Thatch is described by the eminent plant physiologist James B. Beard as "A tightly intermingled layer of dead and living stems and roots that develops between the zone of green vegetation and the soil surface".
One of the main components of thatch is lignin, a long chain, lignocellulose polymer produced mainly from root matter, but it is also present in the shoots and leaves of grass plants.
Different plant species naturally contain higher or lower levels of lignin. For example, Red Fescue contains higher levels than Creeping Bentgrass which, in turn, has higher levels than Smooth-stalked Meadowgrass, and this characteristic is imparted to the fibre they produce. The higher the lignin content, the slower the rate of decomposition. This explains why Fescue fibre has a naturally tough feeling underfoot and why the surface is usually extremely firm. Lignin plays a crucial role in water transport in the plant and is therefore naturally hydrophobic (in order to move water about it must be waterproof).
This organic rich fibre layer, high in lignin, is extremely prone to dessication. A fibre layer with insufficient topdressing mixed through it will dry out far quicker than a soil/organic layer, and so localised hydrophobicity can be a distinct feature of thatchy turf.

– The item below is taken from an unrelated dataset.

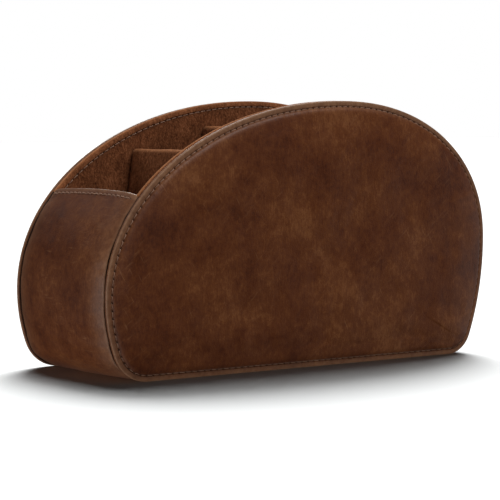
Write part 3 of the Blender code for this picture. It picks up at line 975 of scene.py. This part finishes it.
def arched(distances, y):
    """Distances whose ends rise a little towards the middle of the band."""
    rise = HEM_ARCH * (1 - (y / HALF_COVER) ** 2)
    left = unit(1 - (distances - LEFT_HEM) / 0.03) ** 2
    right = unit(1 - (RIGHT_HEM - distances) / 0.03) ** 2
    return distances - rise * left + rise * right


def band_swelling(rows, y):
    """How far the foam swells the strip, at distances round it and places across it."""
    cloth_rows = np.arange(LEFT_HEM + HEM_SEAM, RIGHT_HEM - HEM_SEAM, 2 * BAND_STEP)
    cloth_y = np.linspace(-HALF_COVER, HALF_COVER, 25)
    heights = outline_at(cloth_rows[:, None])[1]
    points = band(cloth_rows[:, None], GUSSET_INSET - crown(cloth_y, heights), cloth_y)
    index = np.arange(points[..., 0].size).reshape(points.shape[:2])
    held = np.concatenate([index[0], index[-1], index[1:-1, 0], index[1:-1, -1]])
    moved = swollen(points.reshape(-1, 3), grid_faces(index).tolist(), held, BAND_SWELL_LIMIT)
    swelling = np.linalg.norm(moved, axis=1).reshape(index.shape)
    along = np.stack([np.interp(rows, cloth_rows, column) for column in swelling.T], axis=1)
    return np.stack([np.interp(y, cloth_y, row) for row in along])


def build_gusset_leather():
    """The strip over both hems, with its seam channel and needle holes; it creases most where it bends
    round the bottom corners."""
    y = band_y[None, :]
    x, z, normal_x, normal_z = outline_at(band_rows)
    from_edge = HALF_COVER - np.abs(y)
    on_surface = 1 - folded
    hem_distance = np.minimum(band_rows - LEFT_HEM, RIGHT_HEM - band_rows)
    from_seam = hem_distance - HEM_SEAM
    phase = (y + HALF_COVER) / (2 * HALF_COVER) * HEM_STITCHES % 1
    along = np.minimum(phase, 1 - phase) * 2 * HALF_COVER / HEM_STITCHES
    channel = on_surface * bell(from_seam, 0.0007) * unit(from_edge / 0.004)
    hole = on_surface * needle_holes(along, from_seam) * (from_edge > 0.002)

    gathered = np.exp(-from_edge / 0.006) * unit(from_edge / 0.002)
    gather = waves(band_rows, 0 * y, 0.0075, 51) * gathered
    uneven = 0.00022 * waves(band_rows, y, 0.030, 52) + 0.00008 * waves(band_rows, y * 0.5, 0.011, 53)
    bend = bell(z - 0.018, 0.016) * (np.abs(x) > 0.08)
    creased = 0.00010 * waves(band_rows, y * 0.18, 0.0055, 54) * (0.35 + bend)
    free = unit(hem_distance / 0.006) * unit(z / 0.012)
    relief_out = free * (0.00022 * gather + uneven + creased + band_swelling(band_rows[:, 0], y[0]))

    tuck = EDGE_TUCK * unit(1 - from_edge / 0.0012) ** 2
    surface = GUSSET_INSET - crown(y, z) + tuck - relief_out
    surface = surface + HEM_SEAM_DEPTH * channel + HEM_HOLE_DEPTH * hole
    inset = surface * on_surface + FOLD_END * folded
    outer = band(arched(band_rows, y), inset, y)
    outer[..., 2] = np.maximum(outer[..., 2], 0.0)
    inner = inner_side(outer, -LEATHER_THICKNESS)
    # Painted highlights lighten the hem's crest, the hem band above the stitches, the rolled edges and a
    # line along each edge. Painted shade darkens the needle holes, the channel, the groove at each edge and
    # the folded-in part of the hem.
    crest = bell(hem_distance - 0.0003, 0.0007)
    hem_band = 0.26 * unit((HEM_SEAM + 0.0004 - hem_distance) / 0.0008)
    rolled_edge = 0.30 * bell(from_edge, 0.0085)
    edge_line = 0.30 * bell(from_edge - 0.0007, 0.0006)
    wear = 1.4 * crest + hem_band + rolled_edge + edge_line
    groove = 0.8 * bell(from_edge, 0.0003)
    hollow = unit(1.3 * hole + 0.1 * channel + groove + 0.8 * (folded > 0.9))
    piece = slab("gusset_leather_band", outer, inner, leather, wear=wear, hollow=hollow)
    hand_over(piece, "gusset_leather")


build_gusset_leather()


# Hem stitches
# A row of the same thread runs across each end of the band, just below the fold of its hem, and holds
# the fold down. It is a little thicker than the panels' thread.

def hem_stitches(name, node, distance):
    """Stitches from needle hole to needle hole across the band."""
    holes_y = np.linspace(-HALF_COVER, HALF_COVER, HEM_STITCHES + 1)[1:-1]
    height = outline_at(distance)[1]
    holes = band(arched(distance, holes_y), GUSSET_INSET - crown(holes_y, height) + HEM_SEAM_DEPTH, holes_y)
    outward = band(distance, np.array(-1.0), 0.0) - band(distance, np.array(0.0), 0.0)
    outward = np.broadcast_to(outward, (len(holes) - 1, 3))
    stitch_row(name, holes[:-1], holes[1:], outward, node, entry=0.30, drop=0.44, thickness=1.25)


hem_stitches("left_hem_stitches", "left_hem_thread", LEFT_HEM + HEM_SEAM)
hem_stitches("right_hem_stitches", "right_hem_thread", RIGHT_HEM - HEM_SEAM)


# End and floor linings
# Three pieces of suede are glued over the inside of the band, one on each end and one on the floor.
# They meet in the bottom corners.

LINING_INSET = GUSSET_BOARD_INSET + 0.0015 + GAP
BAND_LINING_THICKNESS = 0.0009
FLOOR_TOP = LINING_INSET + BAND_LINING_THICKNESS
LINING_ROUND = 0.0007
base_left_end = outline_lengths[len(left_side) - 1]
base_right_end = outline_lengths[len(left_side)]


def band_lining(name, node, start, end, seed):
    """Suede strip whose free edges are rounded over towards the board under it."""
    steps = round((end - start) / BAND_STEP)
    rows = np.linspace(start + 0.0006, end - 0.0006, steps)
    rows = np.concatenate([[start, start + 0.0002], rows, [end - 0.0002, end]])[:, None]
    y = np.linspace(0.001 - HALF_BAND, HALF_BAND - 0.001, 58)
    y = np.concatenate([[-HALF_BAND, 0.0003 - HALF_BAND], y, [HALF_BAND - 0.0003, HALF_BAND]])[None, :]
    from_end = np.minimum(rows - start, end - rows)
    from_edge = HALF_BAND - np.abs(y)
    round_end = unit(1 - from_end / LINING_ROUND) ** 2
    round_edge = unit(1 - from_edge / LINING_ROUND) ** 2
    rounded = LINING_ROUND * (round_end + round_edge)
    uneven = 0.00006 * (1 + waves(rows, y, 0.018, seed)) * unit(from_end / 0.004)
    top = FLOOR_TOP - np.clip(rounded + uneven, 0, BAND_LINING_THICKNESS - 0.0001)
    outer = band(rows, top, y)
    inner = band(rows, np.array(LINING_INSET), y)
    # The rounded ends get a painted highlight, and painted shade darkens the long edges where the strip
    # meets the panels.
    wear = 0.7 * unit(1 - from_end / 0.0015)
    hollow = 0.5 * np.exp(-from_edge / 0.0015)
    piece = slab(name, outer, inner, suede, wear=wear, hollow=hollow)
    hand_over(piece, node)


band_lining("left_end_suede", "left_end_lining", LEFT_HEM + 0.0004, base_left_end, 61)
band_lining("floor_suede", "floor_lining", base_left_end + GAP, base_right_end - GAP, 62)
band_lining("right_end_suede", "right_end_lining", base_right_end, RIGHT_HEM - 0.0004, 63)


# Dividers
# Four boards are wrapped in suede and stand in the trough, leaning to the right. The suede is folded
# over the top of each board, so the top is round, and its ends are tucked in against the panels.

DIVIDER_COUNT = 4
DIVIDER_LEAN = math.radians(8.5)
DIVIDER_OUTER = 0.0025
DIVIDER_SUEDE = 0.0011
DIVIDER_ROWS = 60
TOP_CORNER = 0.0017
END_TUCK = 0.0016


def build_divider(number):
    """Suede cover from one foot over the top to the other foot."""
    node = f"divider_{number}_suede"
    low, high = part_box(node)
    foot = low.x + DIVIDER_OUTER / math.cos(DIVIDER_LEAN)
    length = (high.z - low.z - DIVIDER_OUTER) / math.cos(DIVIDER_LEAN)
    slant = DIVIDER_OUTER * math.tan(DIVIDER_LEAN)
    over = np.linspace(math.pi, 0, 17)
    flat = np.ones(DIVIDER_ROWS)
    offset = DIVIDER_OUTER * np.concatenate([-flat, np.cos(over), flat])
    left = np.linspace(-slant, length, DIVIDER_ROWS + 1)[:-1]
    right = np.linspace(length, slant, DIVIDER_ROWS + 1)[1:]
    along = np.concatenate([left, length + DIVIDER_OUTER * np.sin(over), right])
    offset = offset[:, None]
    along = along[:, None]
    ends = HALF_BAND - 0.004 * (1 - np.sin(np.linspace(0, math.pi / 2, 9)))
    y = np.concatenate([-ends[::-1], np.linspace(-ends[0], ends[0], 50)[1:-1], ends])[None, :]
    from_end = HALF_BAND - np.abs(y)
    corner = TOP_CORNER * (1 - np.sqrt(1 - unit(1 - from_end / TOP_CORNER) ** 2))
    tucked = unit(1 - from_end / END_TUCK) ** 2
    uneven = 0.00007 * waves(along, y, 0.026, 70 + number) * np.sign(offset) * unit(from_end / 0.006)
    sway = 0.00012 * np.cos(math.pi * y / HALF_BAND + number) * unit(from_end / 0.008)
    offset = offset * (1 - 0.5 * tucked) + uneven + sway * along / length
    along = along * (1 - corner / (length + DIVIDER_OUTER))
    along = along + 0.00007 * waves(y, 0 * y, 0.030, 80 + number) * (along / length) ** 6
    x = foot + offset * math.cos(DIVIDER_LEAN) + along * math.sin(DIVIDER_LEAN)
    z = low.z - offset * math.sin(DIVIDER_LEAN) + along * math.cos(DIVIDER_LEAN)
    z = np.maximum(z, low.z)
    outer = np.stack([x, np.broadcast_to(y, x.shape), z], axis=-1)
    inner = inner_side(outer, DIVIDER_SUEDE)
    # Painted highlights light the crest of the top and the very ends; painted shade darkens the ends against
    # the panels and the feet on the floor.
    crest = unit((along - length) / DIVIDER_OUTER)
    wear = unit(0.85 * crest ** 1.5 + 0.35 * unit(1 - from_end / 0.001))
    hollow = unit(1.3 * bell(from_end, 0.0012) + 0.4 * np.exp(-along / 0.002))
    piece = slab(f"divider_{number}_cover", outer, inner, suede, wear=wear, hollow=hollow)
    hand_over(piece, node)


for number in range(1, DIVIDER_COUNT + 1):
    build_divider(number)


# Floor, light and camera
# The organizer stands on a white sweep. Two suns from behind draw its soft shadow on the sweep, and soft
# boxes all round light the leather. The camera looks at its left front corner.

FLOOR_SIZE = 12.0
ROOM_LIGHT = (0.03, 0.03, 0.03)
SEEN_WHITE = (1.0, 1.0, 1.0)
LIGHT_AIM_HEIGHT = 0.06


def sweep_finish(place):
    mist = place.clouds(900.0, 2.0)
    return {
        "Base Color": mist.tint((0.55, 0.56, 0.56), (0.57, 0.58, 0.58)),
        "Roughness": 0.9 + 0.05 * mist,
        "Specular IOR Level": 0.05,
    }


sweep_material = make_material("white_sweep", sweep_finish)
sweep_corners = np.array([(-1, -1, 0), (1, -1, 0), (1, 1, 0), (-1, 1, 0)]) * FLOOR_SIZE / 2
sweep = make_piece("sweep", sweep_corners, [[0, 1, 2, 3]], sweep_material)

world = bpy.data.worlds.new("studio")
scene.world = world
world.use_nodes = True
rays = world.node_tree.nodes.new("ShaderNodeLightPath")
seen = Shade(rays.outputs["Is Camera Ray"]).tint(ROOM_LIGHT, SEEN_WHITE)
feed(world.node_tree.nodes["Background"], {"Strength": 1.0, "Color": seen})

sweep.visible_diffuse = False
sweep.visible_glossy = False
sweep_only = bpy.data.collections.new("lights_sweep_only")
sweep_only.objects.link(sweep)
all_but_sweep = bpy.data.collections.new("lights_all_but_sweep")
all_but_sweep.objects.link(sweep)
all_but_sweep.collection_objects[0].light_linking.link_state = "EXCLUDE"


def add_light(name, kind, heading, height, distance, energy, size, receivers):
    """Light aimed at the organizer; heading is degrees from the front towards the left, height degrees
    above the floor, and size metres, or degrees for the sun."""
    lamp = bpy.data.lights.new(name, kind)
    lamp.energy = energy
    if kind == "SUN":
        lamp.angle = math.radians(size)
    else:
        lamp.shape = "SQUARE"
        lamp.size = size
    made = bpy.data.objects.new(name, lamp)
    turn = math.radians(heading)
    rise = math.radians(height)
    flat = distance * math.cos(rise)
    up = LIGHT_AIM_HEIGHT + distance * math.sin(rise)
    made.location = (-flat * math.sin(turn), -flat * math.cos(turn), up)
    made.rotation_euler = (math.pi / 2 - rise, 0, -turn)
    made.light_linking.receiver_collection = receivers
    if receivers != sweep_only:
        made.light_linking.blocker_collection = receivers
    scene.collection.objects.link(made)


add_light("low_sweep_light", "SUN", 222, 46, 2.0, 5.2, 30, sweep_only)
add_light("high_sweep_light", "SUN", 222, 51, 2.0, 4.2, 50, sweep_only)
for name, heading, height, distance, energy, size in (
    ("key_box", 10, 14, 1.5, 1.8, 0.9),
    ("floor_box", 62, -42, 1.2, 3.0, 1.2),
    ("right_box", -72, -8, 0.9, 0.6, 0.5),
    ("left_box", 100, -6, 1.3, 4.2, 0.8),
    ("top_box", -20, 62, 1.3, 8.4, 0.7),
    ("back_left_box", 150, 38, 1.4, 0.8, 0.6),
    ("back_box", 215, 40, 1.4, 7.0, 0.9),
):
    add_light(name, "AREA", heading, height, distance, energy, size, all_but_sweep)

camera_data = bpy.data.cameras.new("camera")
camera_data.sensor_width = 36.0
camera_data.lens = 153.5
camera_data.clip_start = 0.05
camera = bpy.data.objects.new("camera", camera_data)
camera.location = (-0.66169, -0.87729, 0.12953)
camera.rotation_euler = (math.radians(90 - 3.783), 0, math.radians(-36.807))
scene.collection.objects.link(camera)
scene.camera = camera
scene.view_settings.view_transform = "Standard"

This is demonstrated by the picture, which shows the classic 'beading' of water droplets placed on to a fibre layer. A lack of evenly distributed moisture in the surface causes localised dry areas and imparts stress of the grass, leading to wilting and a reduction in grass density. The increase in plant stress can also result in reduced plant health and increased susceptibility to disease.
The increased hydrophobicity makes thatch very difficult to 'wet up' after it has dried out and often water is shed from, rather than penetrating the surface.

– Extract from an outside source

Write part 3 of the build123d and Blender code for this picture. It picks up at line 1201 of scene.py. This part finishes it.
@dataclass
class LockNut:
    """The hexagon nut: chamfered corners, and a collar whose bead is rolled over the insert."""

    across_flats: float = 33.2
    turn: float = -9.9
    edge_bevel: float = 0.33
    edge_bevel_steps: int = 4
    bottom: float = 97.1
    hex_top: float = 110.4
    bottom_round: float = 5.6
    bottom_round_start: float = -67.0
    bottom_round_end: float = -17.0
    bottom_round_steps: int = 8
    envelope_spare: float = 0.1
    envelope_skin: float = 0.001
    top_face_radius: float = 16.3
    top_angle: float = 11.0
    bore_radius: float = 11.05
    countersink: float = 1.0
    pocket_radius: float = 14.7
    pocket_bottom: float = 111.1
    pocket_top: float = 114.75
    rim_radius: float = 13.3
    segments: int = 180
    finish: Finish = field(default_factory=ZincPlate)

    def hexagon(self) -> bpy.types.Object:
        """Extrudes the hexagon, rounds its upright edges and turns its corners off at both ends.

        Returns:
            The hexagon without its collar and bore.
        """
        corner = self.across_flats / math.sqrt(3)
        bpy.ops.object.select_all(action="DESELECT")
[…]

Q. Soil cores have shown that I have areas of 'Black layer' in the soil of my push-up greens. I will increase my aeration programme where possible, but what other things can I do to help minimise it?
Black Layer in the soil appears as areas of black, foul smelling rootzone that can be small or large, deep or shallow. Mainly this is a deposit of iron sulphide that forms when hydrogen sulphide gas (the reason for the foul smell) reacts with iron in the soil. Hydrogen sulphide gas is toxic to grass plants and often prevents the formation of a good root system, which has a knock-on effect by increasing plant stress levels as the roots are concentrated near the surface.

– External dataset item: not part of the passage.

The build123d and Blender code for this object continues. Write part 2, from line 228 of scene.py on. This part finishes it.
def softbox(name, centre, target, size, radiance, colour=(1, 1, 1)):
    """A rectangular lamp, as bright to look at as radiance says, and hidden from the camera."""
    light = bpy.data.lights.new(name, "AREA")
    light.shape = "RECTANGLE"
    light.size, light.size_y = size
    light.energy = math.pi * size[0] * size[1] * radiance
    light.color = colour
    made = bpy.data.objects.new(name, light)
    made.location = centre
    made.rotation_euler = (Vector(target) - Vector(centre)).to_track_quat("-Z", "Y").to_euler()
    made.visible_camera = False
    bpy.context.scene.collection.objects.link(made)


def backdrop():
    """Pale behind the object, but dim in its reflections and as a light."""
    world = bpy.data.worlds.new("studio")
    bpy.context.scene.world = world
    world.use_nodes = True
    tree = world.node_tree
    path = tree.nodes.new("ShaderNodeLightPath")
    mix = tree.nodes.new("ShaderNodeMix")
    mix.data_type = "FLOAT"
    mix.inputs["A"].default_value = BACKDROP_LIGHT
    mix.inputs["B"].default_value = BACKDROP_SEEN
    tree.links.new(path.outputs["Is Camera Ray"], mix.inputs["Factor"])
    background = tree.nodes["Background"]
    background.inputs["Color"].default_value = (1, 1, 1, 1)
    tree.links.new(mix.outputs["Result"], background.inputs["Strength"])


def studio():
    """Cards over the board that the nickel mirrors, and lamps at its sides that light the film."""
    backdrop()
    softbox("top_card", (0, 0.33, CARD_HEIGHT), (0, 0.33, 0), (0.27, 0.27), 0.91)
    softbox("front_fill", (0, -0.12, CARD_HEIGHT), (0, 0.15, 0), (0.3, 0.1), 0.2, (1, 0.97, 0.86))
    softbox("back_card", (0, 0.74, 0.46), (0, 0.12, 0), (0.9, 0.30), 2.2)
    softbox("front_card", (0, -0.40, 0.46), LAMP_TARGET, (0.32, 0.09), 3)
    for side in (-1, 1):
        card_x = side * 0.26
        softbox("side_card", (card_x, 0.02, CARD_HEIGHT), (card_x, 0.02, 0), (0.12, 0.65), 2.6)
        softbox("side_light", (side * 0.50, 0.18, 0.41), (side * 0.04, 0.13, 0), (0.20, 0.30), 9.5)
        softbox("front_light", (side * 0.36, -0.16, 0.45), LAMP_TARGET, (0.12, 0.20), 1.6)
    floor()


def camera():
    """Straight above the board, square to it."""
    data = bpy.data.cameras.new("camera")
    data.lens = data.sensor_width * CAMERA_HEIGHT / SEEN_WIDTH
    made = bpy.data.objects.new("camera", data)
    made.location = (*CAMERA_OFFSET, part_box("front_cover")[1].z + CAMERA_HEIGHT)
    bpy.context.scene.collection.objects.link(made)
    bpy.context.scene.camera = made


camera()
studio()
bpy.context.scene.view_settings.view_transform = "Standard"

Whilst iron can be found in most soils, hydrogen sulphide gas is only found where sulphur-reducing bacteria (SRBs) are present. SRBs can only survive where the soil has sufficient organic matter and water present. Most importantly, they can only live in anaerobic conditions (that is, soils with a lack of oxygen in the rootzone), and where soils have an abundance of sulphur.
Good aeration and drainage will help to combat Black Layer, but there are one or two other processes that can help to rectify the problem when used in conjunction. The sulphur-respiring bacteria use sulphur and sulphates as a food source, just as humans use oxygen. Minimising the input of sulphur in fertilisers can help to lessen the effects of Black Layer. High levels of sulphur are present in some products as they may include ammonium sulphate, potassium sulphate, iron sulphate and others. To reduce the net amount of sulphur in the soil, low sulphur fertilisers can be employed. Our research has shown that sulphur is highly mobile in a sand-dominated rootzone and it follows that, if sulphur input levels within the fertiliser regime are reduced in conjunction with targeted aeration to increase soil oxygen levels, the situation can quickly be rectified.
Research has shown that nitrate based fertilisers are also beneficial as they introduce chemical oxygen (and no additional sulphur), which increases the oxygen level of the rootzone. The effect is temporary however, as gradually the nitrate will disappear from anaerobic soil through a process called denitrification, where it is converted to nitrogen gas. Therefore, this method for diminishing black layer requires a "spoon feeding" approach using frequent, light applications of nitrate.